La sonrisa de Kamala Harris mirando a Trump con condescendencia cada vez que lo dejaba en ridículo me ha quedado grabada como icono de un debate entre la dignidad y la insolencia que puede hacer historia. Dudo que un candidato macho hubiera podido hacer tan natural –y tan profundo– el abismo que separaba a los dos personajes. La seguridad, siempre con una sonrisa irónica, la fuerza tranquila, si se me permite decirlo así, con la que la candidata interpelaba a su adversario –incapaz de controlar unos gestos faciales de contrariedad y de desconcierto que lo ponían en evidencia–, hacía cada vez más profundo el agujero en el que Trump se iba metiendo. De registro limitado, la irritación y las mentiras eran la única reacción cada vez más automática. En definitiva, su forma de estar en el mundo. Dice Ricard Solé: "Formar parte de un grupo en la dinámica impulsada por la desinformación implica odiar al otro". Y esa es la estrategia con la que Trump lleva años atrapando a buena parte de los estadounidenses. La persistencia lo ha convertido en normalidad, pero debería perderse el miedo a plantear cuestiones que ayuden a entender cómo Estados Unidos ha llegado hasta este punto: tener a un profesional del odio como abanderado de la mitad de la población.

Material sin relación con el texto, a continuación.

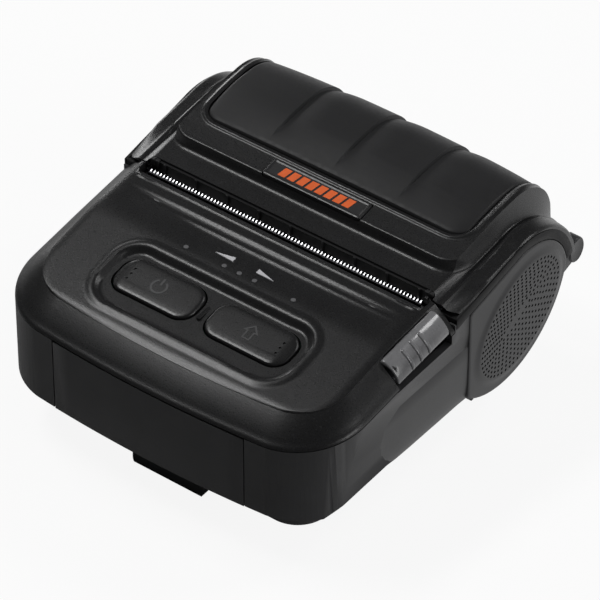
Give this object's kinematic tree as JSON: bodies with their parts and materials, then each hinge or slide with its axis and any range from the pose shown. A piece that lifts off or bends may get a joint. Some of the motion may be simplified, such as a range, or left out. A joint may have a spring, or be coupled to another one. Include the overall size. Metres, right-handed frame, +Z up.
{
  "type": "portable label printer",
  "caption": "Small battery label printer with a hinged paper lid, two panel buttons, a toothed tear bar, a side release latch, round sound grilles, a strap bar and a belt clip.",
  "frame": {"origin": "middle of the printer's box in plan, on the surface the printer lies on, which is the underside of the belt clip's tongue", "axes": "+X to the printer's right, +Y to the strap bar at the back, +Z up through the button panel"},
  "size_m": [0.104, 0.1184, 0.0583],
  "materials": {
    "case_shell": "fine satin grain",
    "cover_black": "speckled satin black",
    "black_plastic": "smooth",
    "gloss_black": "polished",
    "button_grey": "satin with a bright bevelled edge",
    "latch_grey": "pale and slightly see-through",
    "plate_dark": "dark satin",
    "steel": "brushed",
    "bright_steel": "bright",
    "alu": "milled",
    "brass_gear": "machined",
    "gear_nylon": "off-white nylon",
    "soft_rubber": "matt",
    "board_green": "solder mask",
    "lamp_clear": "frosted",
    "cell_wrap": "shrink wrap",
    "film_amber": "flexible film"
  },
  "bodies": {
    "printer": {"lower_case": "case_shell", "front_cover": "cover_black", "bottom_plate": "black_plastic", "rubber_feet": "soft_rubber", "side_cap_right": "case_shell", "side_cap_left": "case_shell", "tear_bar": "bright_steel", "head_bracket": "steel", "head_springs": "bright_steel", "frame_left": "steel", "frame_right": "steel", "gear_stud": "bright_steel", "hook_stud": "bright_steel", "stepper_motor": "plate_dark", "roll_tray": "black_plastic", "paper_sensor": "black_plastic", "main_board": "board_green", "button_switches": "plate_dark", "light_pipes": "lamp_clear", "radio_module": "steel", "head_cable": "film_amber", "buzzer": "black_plastic", "battery_contacts": "brass_gear", "port_board": "board_green", "charge_socket": "black_plastic", "data_socket": "bright_steel", "lid_hinge_pin": "bright_steel", "strap_bar": "bright_steel", "case_screws": "steel", "latch_spring": "bright_steel", "clip_base": "black_plastic", "clip_pin": "bright_steel", "clip_spring": "bright_steel", "clip_screws": "steel"},
    "head": {"print_head": "alu", "head_heat_sink": "alu"},
    "battery": {"battery_case": "case_shell", "battery_cells": "cell_wrap"},
    "catch": {"battery_catch": "black_plastic"},
    "lid": {"paper_lid": "cover_black", "lid_inset_panel": "gloss_black", "name_plate": "plate_dark", "lip_guide": "gloss_black", "platen_bracket": "steel", "platen_bushes": "black_plastic"},
    "platen": {"platen_roller": "soft_rubber", "platen_shaft": "bright_steel", "platen_gear": "gear_nylon"},
    "idler": {"idler_gear": "gear_nylon"},
    "pinion": {"motor_pinion": "brass_gear"},
    "power_key": {"power_button": "button_grey"},
    "feed_key": {"feed_button": "button_grey"},
    "latch": {"release_latch": "latch_grey"},
    "hook": {"latch_hook": "steel"},
    "flap": {"port_flap": "soft_rubber"},
    "clip": {"belt_clip": "gloss_black"}
  },
  "joints": [
    {"name": "lid_hinge", "type": "hinge", "parent": "printer", "child": "lid", "pos_m": [0, 0.0473, 0.0306], "axis": [-1, 0, 0], "range_deg": [0, 70]},
    {"name": "platen_spin", "type": "hinge", "parent": "lid", "child": "platen", "pos_m": [0, 0.0046, 0.0416], "axis": [1, 0, 0], "continuous": true},
    {"name": "idler_spin", "type": "hinge", "parent": "printer", "child": "idler", "pos_m": [0, 0.00147, 0.02945], "axis": [1, 0, 0], "continuous": true},
    {"name": "pinion_spin", "type": "hinge", "parent": "printer", "child": "pinion", "pos_m": [0, -0.00834, 0.02557], "axis": [1, 0, 0], "continuous": true},
    {"name": "head_pivot", "type": "hinge", "parent": "printer", "child": "head", "pos_m": [0, -0.0031, 0.0336], "axis": [1, 0, 0], "range_deg": [0, 2], "stiffness_Nm_per_rad": 1, "springref_deg": -2.86},
    {"name": "latch_slide", "type": "slide", "parent": "printer", "child": "latch", "axis": [0, 0, -1], "range_m": [0, 0.0018], "stiffness_N_per_m": 300, "springref_m": -0.002, "deforming": ["latch_spring"]},
    {"name": "hook_pivot", "type": "hinge", "parent": "printer", "child": "hook", "pos_m": [0, -0.008, 0.035], "axis": [1, 0, 0], "range_deg": [0, 9.9]},
    {"name": "power_press", "type": "slide", "parent": "printer", "child": "power_key", "axis": [0, 0.1736, -0.9848], "range_m": [0, 0.0008], "stiffness_N_per_m": 400, "springref_m": -0.001},
    {"name": "feed_press", "type": "slide", "parent": "printer", "child": "feed_key", "axis": [0, 0.1736, -0.9848], "range_m": [0, 0.0008], "stiffness_N_per_m": 400, "springref_m": -0.001},
    {"name": "battery_slide", "type": "slide", "parent": "printer", "child": "battery", "axis": [0, -1, 0], "range_m": [0, 0.06]},
    {"name": "catch_slide", "type": "slide", "parent": "battery", "child": "catch", "axis": [0, 1, 0], "range_m": [0, 0.002], "stiffness_N_per_m": 200, "springref_m": -0.002},
    {"name": "clip_hinge", "type": "hinge", "parent": "printer", "child": "clip", "pos_m": [0, -0.047, 0.0056], "axis": [-1, 0, 0], "range_deg": [0, 14], "stiffness_Nm_per_rad": 0.5, "springref_deg": -17.19},
    {"name": "flap_hinge", "type": "hinge", "parent": "printer", "child": "flap", "pos_m": [-0.05045, -0.01735, 0.025], "axis": [0, 0, -1], "range_deg": [0, 100]}
  ],
  "couplings": [
    {"joint": "idler_spin", "follows": "platen_spin", "ratio": -0.66667},
    {"joint": "pinion_spin", "follows": "platen_spin", "ratio": 1.6667},
    {"joint": "hook_pivot", "follows": "latch_slide", "rad_per_m": 95.2}
  ]
}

Debe haber arraigado mucho resentimiento en la sociedad norteamericana para que ni las condenas judiciales, ni el golpe de estado frustrado ni la insolencia convertida en categoría hayan tenido ningún coste para él, reducto de una parte de América en estado de frustración permanente. Por eso, a pesar del éxito de Kamala Harris, a pesar de la alucinante naturalidad con la que puso en evidencia al siniestro personaje, hay que ser prudentes. No todo está ganado. El mapa de Estados Unidos está lleno de zonas de sombra cargadas de recelo contra la América liberal y cosmopolita. Y unas normas electorales no actualizadas permiten a los republicanos ganar con mucho menos votos que los demócratas si finalmente la partida se juega en cinco o seis estados clave.

Sin embargo, si hay un motivo de optimismo es que una candidata sin prejuicios ni complejos dejó tan en evidencia al personaje, con naturalidad y sin agresividad impostada, que hace pensar que quizás sí que esta vez algunos sectores, predominantemente femeninos, del electorado trumpista comienzan a perder la fe. En todo caso, lo que cuesta también entender es que las leyes y costumbres estadounidenses permitan que un delincuente, condenado y con causas abiertas, pueda ser candidato a la presidencia, con el aval de la justicia. Y que no haya generado disidencias en parte de los poderes civiles afines a los republicanos. Por el contrario, Elon Musk y compañía, abanderados del autoritarismo posdemocrático, han hecho de Trump no sé si llamarlo su muñeco, o su mascota. Y tienen mucho poder.